House Minority Leader Kevin McCarthy’s choice of words has gotten him into trouble on several occasions. Indeed, the California Republican might’ve even become Speaker of the House had he not accidentally told the truth about his party’s Benghazi committee.
But if we were creating a greatest hits collection for the GOP leader, one quote — uttered exactly six years ago today — would probably claim the #1 slot on the list. The Washington Post reported several years ago:
A month before Donald Trump clinched the Republican nomination, one of his closest allies in Congress — House Majority Leader Kevin McCarthy — made a politically explosive assertion in a private conversation on Capitol Hill with his fellow GOP leaders: that Trump could be the beneficiary of payments from Russian President Vladimir Putin.
On June 15, 2016, McCarthy told his fellow Republicans, “There’s two people I think Putin pays: Rohrabacher and Trump.” (Former Republican Rep. Dana Rohrabacher earned a reputation as one of Russia’s biggest congressional supporters.) McCarthy added at the time, “Swear to God.”
According to the recording, then-House Speaker Paul Ryan immediately interjected, insisting that the assembled Republicans — some of whom were heard laughing at the comments — not tell anyone about what McCarthy had just said.
“No leaks,” Ryan said at the time, adding, “This is how we know we’re a real family here.”
A year later, a recording of McCarthy’s comments leaked.
Initially, GOP officials swore up and down that McCarthy never said any such thing, but when told about the tape, they quickly switched gears, acknowledged McCarthy’s quote, but said he was kidding.
When the recording came to public light, a separate Washington Post analysis added, “It is quite possible that McCarthy did not mean that he really, truly thought Trump was cashing checks from Putin. Perhaps he made the comment to illustrate his belief that Trump was metaphorically in Putin’s pocket. That’s not much better — and it’s a theory that would explain why Republicans wanted to keep the comment secret and then falsely claimed that McCarthy never said it.”

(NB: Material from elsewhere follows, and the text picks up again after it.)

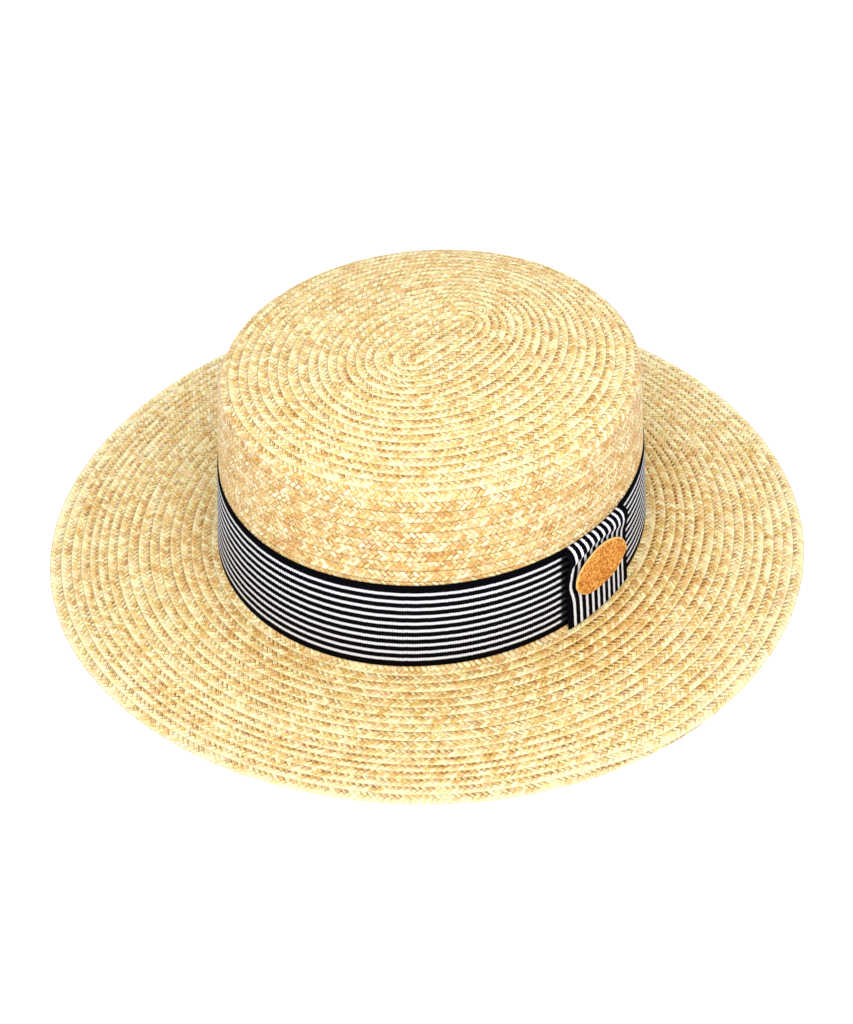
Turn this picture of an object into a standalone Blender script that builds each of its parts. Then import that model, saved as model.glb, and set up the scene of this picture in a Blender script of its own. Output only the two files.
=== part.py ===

Six years later, the House GOP leader probably prefers not to remember his “joke,” but like his line on the Benghazi committee, McCarthy’s mistake was telling an inconvenient truth. Indeed, Trump spent four years in the White House proving that McCarthy had a point, defending Putin, and aligning his administration’s policies with Russia’s wishes.
Trump’s own director of national intelligence, Dan Coats, ultimately suggested to Bob Woodward that he couldn’t shake the suspicion that Trump was beholden to Putin.
What’s more, while it’s become fashionable in some Republican circles to pretend that Trump’s Russia scandal has somehow been discredited, reality tells a different story: This was a genuine scandal about a Republican presidential candidate whose political operation sought, embraced, capitalized on, and lied about assistance from a foreign adversary — and then took steps to obstruct the investigation into the foreign interference.
Over the course of his unfortunate congressional career, McCarthy has been wrong about a great many things. But when it came to Trump and Putin, six years ago today, he was right.